Mike StainkampContributor IAugust 9, 2010

With Brock Beukeboom's busy schedule so far this summer—including the NHL Entry Draft, defenseman camp, Tampa Bay Lightning prospect camp and, most recently, the Hockey Canada National Team Development Camp—there hasn't been much in the way of down-time, except for perhaps the occasional round of golf.

Beukeboom just finished up a stint at the Canadian national team's development camp, held in Saint John, Nfld. He was originally an alternate who was invited after some late scratches, but said that didn't really make a difference in how he played.

"I knew I was an alternate and it's a pretty big honor to be an alternate, especially being a little older than the other kids at camp," he told NHL.com. "If I got the call, I wanted to make the best impression possible, but if I didn't, it would make me work that much harder to get invited. I felt I showcased myself well at the camp."

Beukeboom's father, Jeff, won four Stanley Cups (three with Edmonton, one with the New York Rangers) during a 15-year career. He was a member of the 1985 World Junior Team that won a gold medal. Brock was taken in the third round (No. 63) by Tampa Bay in June. Throughout this offseason, Beukeboom has focused on making himself better as a leader for the Sault Ste. Marie Greyhounds of the Ontario Hockey League in the hopes of leading his team to the playoffs.

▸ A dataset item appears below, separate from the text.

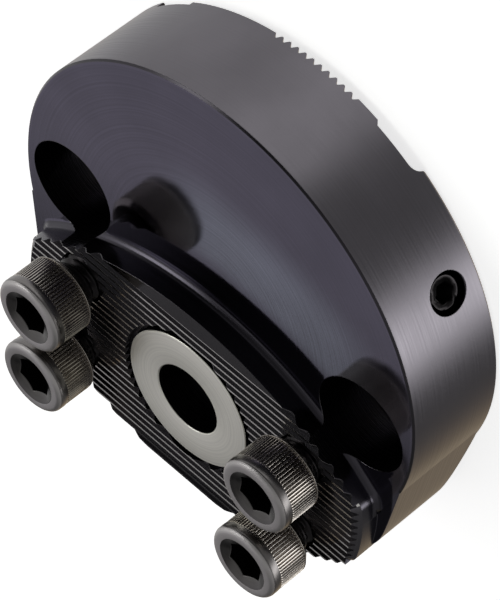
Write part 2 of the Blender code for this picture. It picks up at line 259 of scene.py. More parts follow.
def oxideSteel(name, colour, blur, marks, markPitch, markDepth, stretch=0.0, grain=0.10, wear=0.5,
               edge=0.18 * mm, lineTone=0.04, film=None):
    # Black oxide on tool steel: a thin dark skin over machined metal, so it mirrors the studio
    # dimly and keeps the tool marks. marks: "rings" round the disc's axis, "lines" along X, "upright"
    # turning lines round the rim, or "none", whose bump is grain alone. markPitch, markDepth and
    # grain are in millimetres.
    made, tree = newMaterial(name)
    place = addNode(tree, "ShaderNodeTexCoord").outputs["Object"]
    split = addNode(tree, "ShaderNodeSeparateXYZ", {0: place})
    cloud = addNode(tree, "ShaderNodeTexNoise",
                    {"Vector": place, "Scale": 1 / steelLooks["cloudSize"], "Detail": 3.0})
    fleck = addNode(tree, "ShaderNodeTexNoise", {"Vector": place, "Scale": 1 / (grain * mm), "Detail": 2.0})
    if marks == "rings":
        flat = addNode(tree, "ShaderNodeCombineXYZ", {0: split.outputs[0], 1: split.outputs[1], 2: 0.0})
        reach = addNode(tree, "ShaderNodeVectorMath", {0: flat.outputs[0]}, operation="LENGTH")
        across = reach.outputs["Value"]
    elif marks == "lines":
        across = split.outputs[1]
    else:
        across = split.outputs[2]
    count = addNode(tree, "ShaderNodeMath", {0: across, 1: 1 / (markPitch * mm)}, operation="MULTIPLY")
    line = addNode(tree, "ShaderNodeTexNoise", {"W": count.outputs[0], "Scale": 1.0, "Detail": 3.0},
                   noise_dimensions="1D")
    rounded, worn = edgeWear(tree, edge, *steelLooks["wearRange"])
    patchy, uneven = steelLooks["cloudTone"], steelLooks["blurSpread"]
    spread = addNode(tree, "ShaderNodeMapRange",
                     {0: cloud.outputs[0], 1: 0.3, 2: 0.7, 3: 1 - patchy, 4: 1 + patchy})
    base = hexColour(colour)[:3]
    # A painted highlight mixed into the base colour, where one is given
    if film:
        base = film(tree, split, base)
    lined = addNode(tree, "ShaderNodeMapRange",
                    {0: line.outputs[0], 1: 0.35, 2: 0.65, 3: 1 - lineTone, 4: 1 + lineTone})
    both = addNode(tree, "ShaderNodeMath", {0: spread.outputs[0], 1: lined.outputs[0]}, operation="MULTIPLY")
    toned = addNode(tree, "ShaderNodeVectorMath", {0: base, "Scale": both.outputs[0]}, operation="SCALE")
    share = addNode(tree, "ShaderNodeMath", {0: worn.outputs[0], 1: wear}, operation="MULTIPLY")
    paint = addNode(tree, "ShaderNodeMix",
                    {0: share.outputs[0], 6: toned.outputs[0], 7: hexColour(steelLooks["wornEdge"])},
                    data_type="RGBA")
    least, most = blur * (1 - uneven), blur * (1 + uneven)
    lineRough = addNode(tree, "ShaderNodeMapRange", {0: line.outputs[0], 1: 0.35, 2: 0.65, 3: least, 4: most})
    height = line.outputs[0] if marks != "none" else fleck.outputs[0]
    bumpLine = addNode(tree, "ShaderNodeBump", {"Strength": 0.5, "Distance": markDepth * mm, "Height": height,
                                                "Normal": rounded.outputs[0]})
    bump = addNode(tree, "ShaderNodeBump", {"Strength": 0.25, "Distance": steelLooks["grainDepth"],
                                            "Height": fleck.outputs[0], "Normal": bumpLine.outputs[0]})
    shader = addNode(tree, "ShaderNodeBsdfPrincipled", {
        "Base Color": paint.outputs[2], "Metallic": 1.0, "Roughness": lineRough.outputs[0],
        "Normal": bump.outputs[0]})
    if stretch:
        # Blur runs across the turning marks, so the highlight is drawn out along the axis.
        tangent = addNode(tree, "ShaderNodeTangent", direction_type="RADIAL", axis="Z")
        tree.links.new(tangent.outputs[0], shader.inputs["Tangent"])
        shader.inputs["Anisotropic"].default_value = stretch
        shader.inputs["Anisotropic Rotation"].default_value = 0.25
    addNode(tree, "ShaderNodeOutputMaterial", {0: shader.outputs[0]})
    return made


filmSizes = {
    "centreY": -53.45 * mm,                     # centre of the boss's long side arc
    "inner": (58 * mm, 63 * mm, 0.0, 1.0),      # each line: from, to, and the painted highlight's share at either end
    "outer": (68 * mm, 79 * mm, 1.0, 0.0),
    "left": (-16 * mm, 0.0, 0.0, 1.0),
    "right": (20 * mm, 38 * mm, 1.0, 0.0),
    "strength": 0.75,
}


def paintedHighlightBand(tree, split, base):
    # The painted highlight: a paler bluish band beside the boss, which swells and fades with the distance
    # from the centre of the long side arc, and with X
    s = filmSizes
    lower = addNode(tree, "ShaderNodeMath", {0: split.outputs[1], 1: -s["centreY"]}, operation="ADD")
    flat = addNode(tree, "ShaderNodeCombineXYZ", {0: split.outputs[0], 1: lower.outputs[0], 2: 0.0})
    reach = addNode(tree, "ShaderNodeVectorMath", {0: flat.outputs[0]}, operation="LENGTH").outputs["Value"]
    share = smoothShare(tree, [(reach, *s["inner"]), (reach, *s["outer"]), (split.outputs[0], *s["left"]),
                               (split.outputs[0], *s["right"])], s["strength"])
    return addNode(tree, "ShaderNodeMix", {0: share, 6: (*base, 1.0), 7: hexColour(steelLooks["filmTint"])},
                   data_type="RGBA").outputs[2]


# Real feed marks lie about 0.1 to 0.2 mm apart, too fine to show here, so they are drawn coarser.
# The face has fine rings under a dark mirror, with a painted highlight beside the boss
turnedFace = oxideSteel("black oxide steel, face turned", steelLooks["oxideFace"], steelLooks["faceBlur"],
                        "rings", 0.40, 0.0016, stretch=0.3, wear=0.2, lineTone=0.10, film=paintedHighlightBand)
# Lines round the rim, which draw its highlight out into a soft upright band
turnedRim = oxideSteel("black oxide steel, rim turned", steelLooks["oxide"], steelLooks["rimBlur"],
                       "upright", 0.30, 0.003, stretch=0.5, wear=0.5)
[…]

"It's been pretty busy," he said. "I've been away for four weeks, so summer has been short. But at the same time, I'm looking forward to heading back to Sault Ste. Marie and starting the season off really well."

Beukeboom feels that with a lot of players returning from last season's team, which finished fifth in the conference, the Greyhounds have a shot at making a run to the playoffs.

"Last year we finished fifth and this year I think we can finish in the top three of our conference and make a pretty good playoff run," he said. "We have a lot of returning guys, we're going to be young and tenacious. Everyone is going to be eager to get better every day. I'm going to take some of the guys under my wing and lead by example and make sure everyone's doing the right thing."

Beukeboom enjoys golfing almost as much as he enjoys playing hockey, but he says the lack of practice is hurting his game.

"I could be a lot better if I put some time in," he said with a laugh."I'm a pretty avid golfer and I'm trying to get better each day."

Beukeboom says that for many hockey players, golf is a way of staying active without lacing up the skates.

"I know a lot of guys who like to golf and relax," he said. "When you're playing hockey at a high level, you really don't have much of an opportunity to play any other sports, especially contact sports. I think golf is one of those sports where you don't have to worry about getting injured, unless you get hit by a golf ball. It's somewhat of a workout."